Pas une priorité selon certains

Il s’agit de testostérone ou de progestérone en comprimés ou en injection et avec un risque d’effets indésirables importants. Chaque boîte coûte entre 400 et 1200 F, non pris en charge par la CPS, hors pathologie. La MGEN (pour les fonctionnaires) rembourse quant à elle ces traitements hormonaux. Au sein de la classe politique, cette proposition suscite le débat.

« J'ai posé la question à la commission effectivement...ce qui me choquait, ce n'est pas tant le fait que le gouvernement décide de prendre en charge une partie de ces opérations mais (...) la PSG est déficitaire. Il y a des pathologies très lourdes qui ne sont pas prises en charge comme le diabète ou le cancer. Des pathologies qui ne sont pas le fait des personnes et c'est surtout la situation de déficit structurel de la PSG qui nécessitait qu'il y ait débat sur ces sujets et il n'y a pas eu de débat. Steve Chailloux lui-même considérait qu'il s'agissait de décisions personnelles et qu'en comparaison des pathologies lourdes, il ne comprenait pas qu'il y ait ce choix du gouvernement », s'insurge Nuihau Laurey, élu à l'Assemblée.

Pourtant, Moetai Brotherson semble ouvert à la discussion. « On est là pour en discuter. Je pense qu'à un moment donné, en tant que société, on ne peut pas évacuer le problème. On a des membres de cette société qui ont ces identités de genre particulières, qui parfois ont besoin de chirurgie pour aller au bout de leur démarche, est-ce qu'on les laisse tout seuls se débrouiller avec à la clé un risque pour leur santé ou est-ce qu'on se montre solidaires tout comme on se montre solidaires des personnes en situation d'obésité et qui ont recours à la chirurgie bariatrique ? » s'interroge le président, qui se montre sensible aussi à la question de l'endométriose. Mais toutes ces questions doivent encore être débattues pour arriver à des mesures concrètes. 

Une table ronde LGBTQIA+ sera organisée les 7 et 8 novembre 2023 au campus d'Outumaoro.

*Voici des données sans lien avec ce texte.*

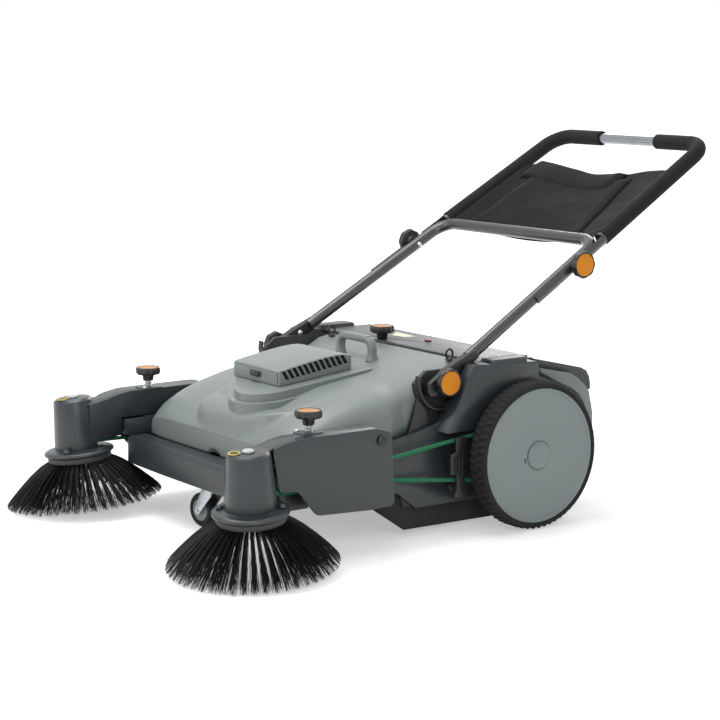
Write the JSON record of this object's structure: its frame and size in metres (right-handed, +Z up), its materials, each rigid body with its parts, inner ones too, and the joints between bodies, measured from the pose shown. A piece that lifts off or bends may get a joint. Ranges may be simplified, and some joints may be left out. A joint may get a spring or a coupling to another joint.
{
  "type": "manual floor sweeper",
  "caption": "Push sweeper with side brooms on hinged arms, a belt-driven roller brush under a hood, rear dust bin, folding handle and tool bag.",
  "frame": {"origin": "on the floor, under the middle of the machine's box", "axes": "+Z up, the front and its brooms face -Y, the machine's left side is +X"},
  "size_m": [0.9804, 1.411, 0.7616],
  "materials": {
    "arm_plate": "satin dark slate",
    "belt_guide": "matt black",
    "bin_lid": "satin dark slate",
    "broom_arm": "satin dark slate",
    "broom_bristles": "black bristle",
    "broom_spindle": "matt black",
    "brush_knob": "satin black with a copper-orange top",
    "brush_roller": "matt black",
    "carry_handle": "satin grey-green",
    "caster_fork": "zinc",
    "caster_hub": "satin grey",
    "caster_plate": "zinc",
    "caster_tyre": "matt black",
    "chassis_frame": "matt black",
    "drive_belt": "satin green",
    "dust_bin": "satin grey-green",
    "filter_panel": "pleated paper",
    "foam_grip": "matt foam",
    "front_bumper": "satin dark slate",
    "guard_disc": "satin dark slate",
    "handle_cup": "satin grey-green",
    "handle_frame": "satin gunmetal",
    "height_knob": "satin black with a copper-orange top",
    "hood": "satin grey-green",
    "hub_cap": "satin grey",
    "lower_knob": "satin black with an orange face",
    "pull_loop": "satin black",
    "rear_deck": "satin dark slate",
    "roller_belt": "matt black",
    "roller_bristles": "black bristle",
    "side_panel": "satin dark slate",
    "side_skirt": "matt black",
    "stem_spring": "bright spring wire",
    "tool_bag": "woven black",
    "tyre": "matt black block tread",
    "upper_handle": "satin gunmetal",
    "upper_knob": "satin black with an orange face",
    "vent_cover": "satin grey-green",
    "vent_latch": "matt black",
    "wheel_axle": "bright steel",
    "wheel_disc": "satin grey"
  },
  "bodies": {
    "chassis": {"chassis_frame": "chassis_frame", "front_bumper": "front_bumper", "rear_deck": "rear_deck", "wheel_axle": "wheel_axle", "caster_plate": "caster_plate", "roller_belt": "roller_belt", "side_panel_left": "side_panel", "side_panel_right": "side_panel", "handle_cup_left": "handle_cup", "handle_cup_right": "handle_cup", "side_skirt_left": "side_skirt", "side_skirt_right": "side_skirt", "belt_guide_left": "belt_guide", "belt_guide_right": "belt_guide", "drive_belt_left": "drive_belt", "drive_belt_right": "drive_belt"},
    "roller": {"brush_roller": "brush_roller", "roller_bristles": "roller_bristles"},
    "hood_cover": {"hood": "hood", "filter_panel": "filter_panel", "carry_handle": "carry_handle"},
    "vent": {"vent_cover": "vent_cover"},
    "latch": {"vent_latch": "vent_latch"},
    "deck_knob": {"brush_knob": "brush_knob"},
    "fork": {"caster_fork": "caster_fork"},
    "caster": {"caster_tyre": "caster_tyre", "caster_hub": "caster_hub"},
    "lower_handle": {"handle_frame": "handle_frame"},
    "push_handle": {"upper_handle": "upper_handle", "tool_bag": "tool_bag", "foam_grip_left": "foam_grip", "foam_grip_right": "foam_grip"},
    "bin": {"dust_bin": "dust_bin", "bin_lid": "bin_lid"},
    "wheel_left": {"tyre_left": "tyre", "wheel_disc_left": "wheel_disc", "hub_cap_left": "hub_cap"},
    "loop_left": {"pull_loop_left": "pull_loop"},
    "arm_left": {"broom_arm_left": "broom_arm", "arm_plate_left": "arm_plate", "guard_disc_left": "guard_disc", "stem_spring_left": "stem_spring"},
    "height_left": {"height_knob_left": "height_knob"},
    "broom_left": {"broom_spindle_left": "broom_spindle", "broom_bristles_left": "broom_bristles"},
    "lower_clamp_left": {"lower_knob_left": "lower_knob"},
    "upper_clamp_left": {"upper_knob_left": "upper_knob"},
    "wheel_right": {"tyre_right": "tyre", "wheel_disc_right": "wheel_disc", "hub_cap_right": "hub_cap"},
    "loop_right": {"pull_loop_right": "pull_loop"},
    "arm_right": {"broom_arm_right": "broom_arm", "arm_plate_right": "arm_plate", "guard_disc_right": "guard_disc", "stem_spring_right": "stem_spring"},
    "height_right": {"height_knob_right": "height_knob"},
    "broom_right": {"broom_spindle_right": "broom_spindle", "broom_bristles_right": "broom_bristles"},
    "lower_clamp_right": {"lower_knob_right": "lower_knob"},
    "upper_clamp_right": {"upper_knob_right": "upper_knob"}
  },
  "joints": [
    {"name": "wheel_left_spin", "type": "hinge", "parent": "chassis", "child": "wheel_left", "pos_m": [0.361, 0.10229, 0.15], "axis": [1, 0, 0], "continuous": true},
    {"name": "wheel_right_spin", "type": "hinge", "parent": "chassis", "child": "wheel_right", "pos_m": [-0.361, 0.10229, 0.15], "axis": [1, 0, 0], "continuous": true},
    {"name": "roller_spin", "type": "hinge", "parent": "chassis", "child": "roller", "pos_m": [0, -0.04771, 0.0905], "axis": [1, 0, 0], "continuous": true},
    {"name": "left_arm_tilt", "type": "hinge", "parent": "chassis", "child": "arm_left", "pos_m": [0.337, -0.26021, 0.2181], "axis": [-1, 0, 0], "range_deg": [0, 5], "deforming": ["drive_belt_left"]},
    {"name": "left_height_knob_turn", "type": "hinge", "parent": "arm_left", "child": "height_left", "pos_m": [0.302, -0.40171, 0.2581], "axis": [0, 0, 1], "range_deg": [0, 1440]},
    {"name": "broom_left_spin", "type": "hinge", "parent": "arm_left", "child": "broom_left", "pos_m": [0.3345, -0.55211, 0.12114], "axis": [0.0598, -0.0793, 0.9951], "continuous": true},
    {"name": "right_arm_tilt", "type": "hinge", "parent": "chassis", "child": "arm_right", "pos_m": [-0.337, -0.26021, 0.2181], "axis": [-1, 0, 0], "range_deg": [0, 5], "deforming": ["drive_belt_right"]},
    {"name": "right_height_knob_turn", "type": "hinge", "parent": "arm_right", "child": "height_right", "pos_m": [-0.302, -0.40171, 0.2581], "axis": [0, 0, 1], "range_deg": [0, 1440]},
    {"name": "broom_right_spin", "type": "hinge", "parent": "arm_right", "child": "broom_right", "pos_m": [-0.3345, -0.55211, 0.12114], "axis": [-0.0598, -0.0793, 0.9951], "continuous": true},
    {"name": "caster_swivel", "type": "hinge", "parent": "chassis", "child": "fork", "pos_m": [0, -0.42771, 0.09], "axis": [0, 0, 1], "continuous": true},
    {"name": "caster_spin", "type": "hinge", "parent": "fork", "child": "caster", "pos_m": [-0.02971, -0.43189, 0.035], "axis": [0.1392, -0.9903, 0], "continuous": true},
    {"name": "handle_tilt", "type": "hinge", "parent": "chassis", "child": "lower_handle", "pos_m": [0, -0.07371, 0.3055], "axis": [1, 0, 0], "range_deg": [0, 60]},
    {"name": "handle_fold", "type": "hinge", "parent": "lower_handle", "child": "push_handle", "pos_m": [0, 0.28674, 0.51319], "axis": [1, 0, 0], "range_deg": [0, 140]},
    {"name": "lower_left_knob_turn", "type": "hinge", "parent": "lower_handle", "child": "lower_clamp_left", "pos_m": [0.2958, -0.07371, 0.3055], "axis": [1, 0, 0], "continuous": true},
    {"name": "upper_left_knob_turn", "type": "hinge", "parent": "push_handle", "child": "upper_clamp_left", "pos_m": [0.28135, 0.28674, 0.51319], "axis": [1, 0, 0], "continuous": true},
    {"name": "lower_right_knob_turn", "type": "hinge", "parent": "lower_handle", "child": "lower_clamp_right", "pos_m": [-0.2958, -0.07371, 0.3055], "axis": [-1, 0, 0], "continuous": true},
    {"name": "upper_right_knob_turn", "type": "hinge", "parent": "push_handle", "child": "upper_clamp_right", "pos_m": [-0.28135, 0.28674, 0.51319], "axis": [-1, 0, 0], "continuous": true},
    {"name": "brush_knob_turn", "type": "hinge", "parent": "chassis", "child": "deck_knob", "pos_m": [-0.078, 0.04879, 0.3353], "axis": [0, 0, 1], "continuous": true},
    {"name": "hood_open", "type": "hinge", "parent": "chassis", "child": "hood_cover", "pos_m": [0, -0.42771, 0.1545], "axis": [1, 0, 0], "range_deg": [0, 70]},
    {"name": "vent_open", "type": "hinge", "parent": "hood_cover", "child": "vent", "pos_m": [0, -0.14771, 0.3097], "axis": [-1, 0, 0], "range_deg": [0, 80]},
    {"name": "latch_slide", "type": "slide", "parent": "vent", "child": "latch", "axis": [1, 0, 0], "range_m": [0, 0.005]},
    {"name": "left_loop_pull", "type": "slide", "parent": "hood_cover", "child": "loop_left", "axis": [0, 0, 1], "range_m": [0, 0.006]},
    {"name": "right_loop_pull", "type": "slide", "parent": "hood_cover", "child": "loop_right", "axis": [0, 0, 1], "range_m": [0, 0.006]},
    {"name": "bin_slide", "type": "slide", "parent": "chassis", "child": "bin", "axis": [0, 1, 0], "range_m": [0, 0.2]}
  ],
  "couplings": [
    {"joint": "roller_spin", "follows": "wheel_right_spin", "ratio": 1.4934},
    {"joint": "broom_left_spin", "follows": "wheel_left_spin", "ratio": -3.3933},
    {"joint": "broom_right_spin", "follows": "wheel_right_spin", "ratio": 3.3933}
  ]
}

Dans l’Hexagone, les traitements hormonaux et la chirurgie de réassignation sexuelle sont pris en charge à 100% par la caisse d’assurance maladie, à condition d’avoir également un suivi psychologique.

Après la levée des drapeaux inédite en mai dernier pour la journée de lutte contre les violences homophobes, et ce projet d'accompagnement médical, les LGBT auront leur première table ronde, les 7 et 8 novembre 2023 au campus d’Outumaoro, organisée par le CESEC et l’association Cousins Cousines. Cet événement s’inscrit dans le programme du Tavini. Le parti prévoit aussi l'adoption prochaine d’une politique sectorielle en matière de droits des communautés LGBT.